Task description:
Reproduce only the lines of the material below that start at the line containing "for name, shape" and stop at the line containing "socket in a". Keep both end lines.

## START

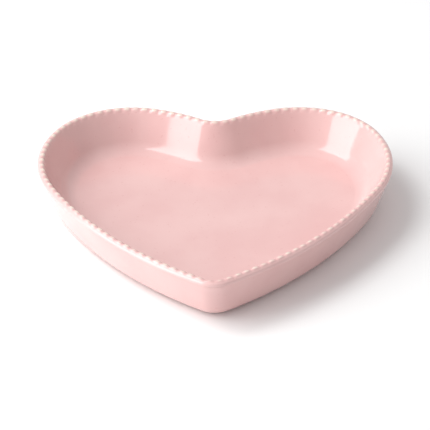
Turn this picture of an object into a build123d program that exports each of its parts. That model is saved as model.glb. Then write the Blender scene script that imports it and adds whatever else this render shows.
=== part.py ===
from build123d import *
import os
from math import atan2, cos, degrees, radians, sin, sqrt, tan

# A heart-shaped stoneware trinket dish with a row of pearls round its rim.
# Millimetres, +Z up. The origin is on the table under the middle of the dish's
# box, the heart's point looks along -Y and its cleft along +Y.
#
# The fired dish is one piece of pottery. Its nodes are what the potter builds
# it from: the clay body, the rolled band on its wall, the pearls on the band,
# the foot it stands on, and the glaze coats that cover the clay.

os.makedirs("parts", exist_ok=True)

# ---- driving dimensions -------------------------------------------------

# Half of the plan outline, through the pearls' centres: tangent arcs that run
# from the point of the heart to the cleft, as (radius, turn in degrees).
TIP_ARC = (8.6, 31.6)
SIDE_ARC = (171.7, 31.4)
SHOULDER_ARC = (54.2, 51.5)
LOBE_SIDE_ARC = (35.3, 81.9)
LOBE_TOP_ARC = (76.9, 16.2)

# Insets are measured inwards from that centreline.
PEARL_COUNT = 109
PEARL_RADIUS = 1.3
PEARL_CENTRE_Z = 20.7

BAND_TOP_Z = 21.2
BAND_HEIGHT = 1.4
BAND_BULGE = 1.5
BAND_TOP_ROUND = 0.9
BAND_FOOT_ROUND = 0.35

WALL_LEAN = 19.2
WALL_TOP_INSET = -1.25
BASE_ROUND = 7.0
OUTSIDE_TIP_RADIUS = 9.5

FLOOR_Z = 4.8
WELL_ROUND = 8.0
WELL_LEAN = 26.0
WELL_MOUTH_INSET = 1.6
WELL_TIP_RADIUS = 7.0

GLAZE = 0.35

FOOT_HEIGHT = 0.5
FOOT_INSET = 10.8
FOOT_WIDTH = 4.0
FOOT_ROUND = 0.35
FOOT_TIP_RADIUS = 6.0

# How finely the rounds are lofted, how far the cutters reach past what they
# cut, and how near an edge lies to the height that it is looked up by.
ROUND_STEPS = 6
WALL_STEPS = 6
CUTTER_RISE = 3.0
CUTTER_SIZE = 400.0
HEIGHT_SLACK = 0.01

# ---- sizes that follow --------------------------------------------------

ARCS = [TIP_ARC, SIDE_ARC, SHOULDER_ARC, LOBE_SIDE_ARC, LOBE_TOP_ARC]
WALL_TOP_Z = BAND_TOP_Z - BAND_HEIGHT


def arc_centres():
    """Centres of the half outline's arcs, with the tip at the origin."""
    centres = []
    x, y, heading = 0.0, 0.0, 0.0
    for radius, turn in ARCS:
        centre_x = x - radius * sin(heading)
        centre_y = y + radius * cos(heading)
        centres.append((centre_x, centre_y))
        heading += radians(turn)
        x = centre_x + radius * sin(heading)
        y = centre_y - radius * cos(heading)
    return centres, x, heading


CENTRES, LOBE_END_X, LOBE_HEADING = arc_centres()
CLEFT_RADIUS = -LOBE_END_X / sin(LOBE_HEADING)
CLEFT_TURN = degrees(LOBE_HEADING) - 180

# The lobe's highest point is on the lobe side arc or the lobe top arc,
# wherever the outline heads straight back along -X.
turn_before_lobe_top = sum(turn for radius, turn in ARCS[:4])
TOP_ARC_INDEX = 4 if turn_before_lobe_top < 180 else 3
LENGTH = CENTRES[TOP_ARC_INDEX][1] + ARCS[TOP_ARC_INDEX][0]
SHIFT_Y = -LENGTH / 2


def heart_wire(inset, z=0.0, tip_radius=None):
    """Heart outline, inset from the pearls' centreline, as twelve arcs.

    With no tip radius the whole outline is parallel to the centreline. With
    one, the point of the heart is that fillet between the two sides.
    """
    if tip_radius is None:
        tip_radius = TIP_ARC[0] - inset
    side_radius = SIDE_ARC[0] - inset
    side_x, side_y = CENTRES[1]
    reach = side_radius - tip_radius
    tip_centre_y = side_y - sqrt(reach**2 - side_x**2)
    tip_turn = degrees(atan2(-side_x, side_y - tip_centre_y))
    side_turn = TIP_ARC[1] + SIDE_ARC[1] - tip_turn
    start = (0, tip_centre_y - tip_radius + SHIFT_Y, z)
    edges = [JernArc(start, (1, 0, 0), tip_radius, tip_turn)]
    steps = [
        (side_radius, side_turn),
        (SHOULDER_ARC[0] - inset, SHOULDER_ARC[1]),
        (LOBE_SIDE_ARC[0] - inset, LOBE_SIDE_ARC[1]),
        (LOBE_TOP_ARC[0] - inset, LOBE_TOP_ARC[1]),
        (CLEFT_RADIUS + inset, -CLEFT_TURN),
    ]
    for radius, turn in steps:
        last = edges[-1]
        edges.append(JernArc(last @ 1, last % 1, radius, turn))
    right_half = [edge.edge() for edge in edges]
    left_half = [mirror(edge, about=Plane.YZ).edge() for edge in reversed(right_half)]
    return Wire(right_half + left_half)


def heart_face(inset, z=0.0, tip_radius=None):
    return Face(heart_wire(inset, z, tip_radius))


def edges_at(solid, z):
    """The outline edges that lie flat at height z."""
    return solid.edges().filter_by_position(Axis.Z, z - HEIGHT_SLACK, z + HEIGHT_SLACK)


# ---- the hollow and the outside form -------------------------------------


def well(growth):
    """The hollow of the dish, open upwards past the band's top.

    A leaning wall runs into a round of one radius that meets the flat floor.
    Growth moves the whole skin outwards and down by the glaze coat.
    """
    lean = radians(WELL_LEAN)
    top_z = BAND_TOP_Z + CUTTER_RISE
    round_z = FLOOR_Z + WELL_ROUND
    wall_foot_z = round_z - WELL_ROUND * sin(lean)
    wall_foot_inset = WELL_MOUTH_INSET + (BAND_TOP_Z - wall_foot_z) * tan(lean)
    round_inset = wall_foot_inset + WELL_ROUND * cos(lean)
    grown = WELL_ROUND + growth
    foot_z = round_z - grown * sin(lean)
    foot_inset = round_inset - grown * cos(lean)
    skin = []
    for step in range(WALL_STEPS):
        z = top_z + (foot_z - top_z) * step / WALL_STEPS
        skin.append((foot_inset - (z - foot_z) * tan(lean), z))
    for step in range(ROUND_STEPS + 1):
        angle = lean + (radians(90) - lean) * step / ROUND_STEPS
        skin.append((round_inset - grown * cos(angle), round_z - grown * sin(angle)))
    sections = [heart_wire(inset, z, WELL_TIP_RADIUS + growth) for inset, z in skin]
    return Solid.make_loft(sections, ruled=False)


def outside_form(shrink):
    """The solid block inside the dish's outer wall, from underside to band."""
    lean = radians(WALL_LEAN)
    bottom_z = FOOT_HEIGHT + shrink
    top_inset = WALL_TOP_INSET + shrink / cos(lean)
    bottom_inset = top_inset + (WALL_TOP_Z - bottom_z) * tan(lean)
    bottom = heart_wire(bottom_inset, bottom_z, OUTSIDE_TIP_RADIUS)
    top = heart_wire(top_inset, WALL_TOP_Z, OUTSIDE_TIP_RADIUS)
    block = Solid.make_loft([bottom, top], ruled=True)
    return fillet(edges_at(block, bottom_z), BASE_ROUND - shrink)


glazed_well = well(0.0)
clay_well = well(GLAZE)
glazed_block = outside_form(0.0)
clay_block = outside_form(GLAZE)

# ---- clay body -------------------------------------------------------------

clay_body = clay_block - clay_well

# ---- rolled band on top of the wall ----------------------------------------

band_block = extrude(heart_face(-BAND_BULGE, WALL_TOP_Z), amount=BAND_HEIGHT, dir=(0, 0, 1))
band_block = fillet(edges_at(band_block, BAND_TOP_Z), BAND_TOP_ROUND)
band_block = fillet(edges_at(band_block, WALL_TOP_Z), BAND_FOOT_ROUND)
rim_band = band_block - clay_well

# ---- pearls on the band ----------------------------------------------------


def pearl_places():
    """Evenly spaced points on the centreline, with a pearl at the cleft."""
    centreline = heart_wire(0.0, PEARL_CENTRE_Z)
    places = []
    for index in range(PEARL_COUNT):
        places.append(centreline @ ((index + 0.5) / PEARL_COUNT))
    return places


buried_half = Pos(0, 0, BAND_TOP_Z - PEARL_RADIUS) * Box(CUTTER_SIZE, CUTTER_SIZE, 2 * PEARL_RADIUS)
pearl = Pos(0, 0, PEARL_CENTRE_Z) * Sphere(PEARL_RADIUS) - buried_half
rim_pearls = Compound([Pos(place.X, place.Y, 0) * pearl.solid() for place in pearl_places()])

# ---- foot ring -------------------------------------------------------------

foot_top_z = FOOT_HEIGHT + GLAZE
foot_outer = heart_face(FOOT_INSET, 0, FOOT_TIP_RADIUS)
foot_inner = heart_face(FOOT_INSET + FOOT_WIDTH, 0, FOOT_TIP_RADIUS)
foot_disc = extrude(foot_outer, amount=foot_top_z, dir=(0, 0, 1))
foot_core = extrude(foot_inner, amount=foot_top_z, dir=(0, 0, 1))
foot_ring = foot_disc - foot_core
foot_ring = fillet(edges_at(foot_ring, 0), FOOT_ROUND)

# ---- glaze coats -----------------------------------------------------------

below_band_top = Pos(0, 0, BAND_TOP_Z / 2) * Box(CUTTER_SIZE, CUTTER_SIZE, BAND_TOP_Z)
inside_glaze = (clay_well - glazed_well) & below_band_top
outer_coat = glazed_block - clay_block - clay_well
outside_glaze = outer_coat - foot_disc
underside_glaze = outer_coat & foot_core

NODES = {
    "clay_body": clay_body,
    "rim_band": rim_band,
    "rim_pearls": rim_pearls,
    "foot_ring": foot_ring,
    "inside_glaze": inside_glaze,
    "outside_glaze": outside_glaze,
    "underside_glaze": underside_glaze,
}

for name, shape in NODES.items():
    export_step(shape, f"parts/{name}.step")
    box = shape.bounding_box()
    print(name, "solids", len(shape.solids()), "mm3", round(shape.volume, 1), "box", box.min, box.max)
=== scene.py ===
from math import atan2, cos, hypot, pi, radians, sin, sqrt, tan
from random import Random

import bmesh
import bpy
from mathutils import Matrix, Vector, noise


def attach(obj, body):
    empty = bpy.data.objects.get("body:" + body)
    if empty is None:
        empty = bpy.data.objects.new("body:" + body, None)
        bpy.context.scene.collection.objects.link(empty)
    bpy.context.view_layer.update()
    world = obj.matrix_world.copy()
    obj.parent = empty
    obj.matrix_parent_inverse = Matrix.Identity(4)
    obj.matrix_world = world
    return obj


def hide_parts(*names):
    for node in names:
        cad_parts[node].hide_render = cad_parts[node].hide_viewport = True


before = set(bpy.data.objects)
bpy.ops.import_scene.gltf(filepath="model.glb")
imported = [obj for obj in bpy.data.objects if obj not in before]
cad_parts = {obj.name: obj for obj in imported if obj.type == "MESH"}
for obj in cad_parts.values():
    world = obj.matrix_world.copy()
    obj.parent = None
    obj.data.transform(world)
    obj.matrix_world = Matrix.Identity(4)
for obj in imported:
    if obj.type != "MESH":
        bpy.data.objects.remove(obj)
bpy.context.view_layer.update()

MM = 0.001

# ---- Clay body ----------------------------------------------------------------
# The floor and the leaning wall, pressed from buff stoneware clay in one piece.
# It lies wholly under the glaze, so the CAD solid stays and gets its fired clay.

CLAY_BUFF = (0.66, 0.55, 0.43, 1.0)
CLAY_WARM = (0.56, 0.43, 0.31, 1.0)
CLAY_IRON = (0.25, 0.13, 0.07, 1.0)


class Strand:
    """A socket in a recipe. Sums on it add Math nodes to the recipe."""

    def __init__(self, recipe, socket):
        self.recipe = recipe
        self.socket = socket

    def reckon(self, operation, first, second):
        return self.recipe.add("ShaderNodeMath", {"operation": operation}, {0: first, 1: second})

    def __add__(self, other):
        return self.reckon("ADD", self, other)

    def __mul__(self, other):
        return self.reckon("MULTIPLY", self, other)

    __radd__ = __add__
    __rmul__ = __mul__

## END

Exercise answer:
for name, shape in NODES.items():
    export_step(shape, f"parts/{name}.step")
    box = shape.bounding_box()
    print(name, "solids", len(shape.solids()), "mm3", round(shape.volume, 1), "box", box.min, box.max)
=== scene.py ===
from math import atan2, cos, hypot, pi, radians, sin, sqrt, tan
from random import Random

import bmesh
import bpy
from mathutils import Matrix, Vector, noise


def attach(obj, body):
    empty = bpy.data.objects.get("body:" + body)
    if empty is None:
        empty = bpy.data.objects.new("body:" + body, None)
        bpy.context.scene.collection.objects.link(empty)
    bpy.context.view_layer.update()
    world = obj.matrix_world.copy()
    obj.parent = empty
    obj.matrix_parent_inverse = Matrix.Identity(4)
    obj.matrix_world = world
    return obj


def hide_parts(*names):
    for node in names:
        cad_parts[node].hide_render = cad_parts[node].hide_viewport = True


before = set(bpy.data.objects)
bpy.ops.import_scene.gltf(filepath="model.glb")
imported = [obj for obj in bpy.data.objects if obj not in before]
cad_parts = {obj.name: obj for obj in imported if obj.type == "MESH"}
for obj in cad_parts.values():
    world = obj.matrix_world.copy()
    obj.parent = None
    obj.data.transform(world)
    obj.matrix_world = Matrix.Identity(4)
for obj in imported:
    if obj.type != "MESH":
        bpy.data.objects.remove(obj)
bpy.context.view_layer.update()

MM = 0.001

# ---- Clay body ----------------------------------------------------------------
# The floor and the leaning wall, pressed from buff stoneware clay in one piece.
# It lies wholly under the glaze, so the CAD solid stays and gets its fired clay.

CLAY_BUFF = (0.66, 0.55, 0.43, 1.0)
CLAY_WARM = (0.56, 0.43, 0.31, 1.0)
CLAY_IRON = (0.25, 0.13, 0.07, 1.0)


class Strand:
    """A socket in a recipe. Sums on it add Math nodes to the recipe."""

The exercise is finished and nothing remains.